I have always wanted to buy Thinx period underwear just because it’s so intriguing and innovative. Before period underwear, I never thought there were options beyond pads and tampons, and period underwear opened so many doors for people to menstruate comfortably.
“Thinx” is a really interesting name and at first I didn’t understand why a feminine hygiene brand was called this. So, I simply googled the definition of “think” to get a deeper understanding of what the word means by definition. On one hand it means to have an opinion, belief, or idea; but it also means to “direct one’s mind toward something; use one’s mind actively to form connected ideas.” To me, this already shouts concepts like thinking outside the box and connecting with one another, but let’s dive into the brand to understand what it’s all about, keeping in mind the meaning of the brand name.
When Thinx launched in 2015 their first advertising campaign was deemed controversial. I was living in NYC at the time and even I had never seen advertising quite like it before. For the first time ever women were posing in underwear that wasn’t sexual, and a period ad was comparing women to nature that wasn’t disastrous. Period ads prior were often comparing menstruation to tornados or “mother nature” who ruined the day, but these ads showed a women wearing a shirt and underwear sitting, menstruating, then next to a picture of an egg or a grapefruit.

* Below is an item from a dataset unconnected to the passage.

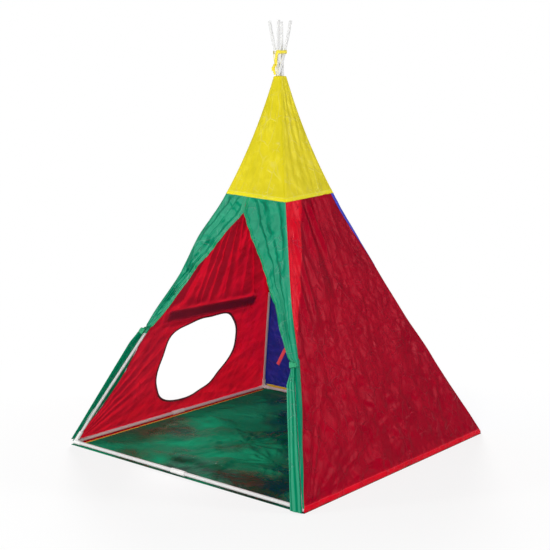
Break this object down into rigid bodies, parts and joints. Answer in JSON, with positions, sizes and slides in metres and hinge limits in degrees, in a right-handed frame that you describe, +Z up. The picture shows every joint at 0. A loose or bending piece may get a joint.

It was amazing, and at first a lot of the copy for the ads used the word “women” but since has just switched to “menstruating human” or “people with periods,” and here’s why this is important:
There are people who menstruate who may not be women. Some are young girls who get their period at 11, some are women who transitioned to men and still get their period, some people are intersex and get their period. Since this change, they have run an ad featuring a trans man and they came out with a new product line called Thinx BTWN for young girls.
Thinx is also actively participating to end menstrual inequality and help those who can’t afford period products. Through their partners, the donate their underwear to help people who menstruate all over the world and are making a big difference.
With all of this, I think the message this brand is portraying is all about inclusivity. Thinx is about thinking outside the traditional tampon box and about what’s happening globally. Who is different from you that menstruates and how might they be struggling? Thinx is spreading the message to be aware of those around you and to include them in the larger conversation.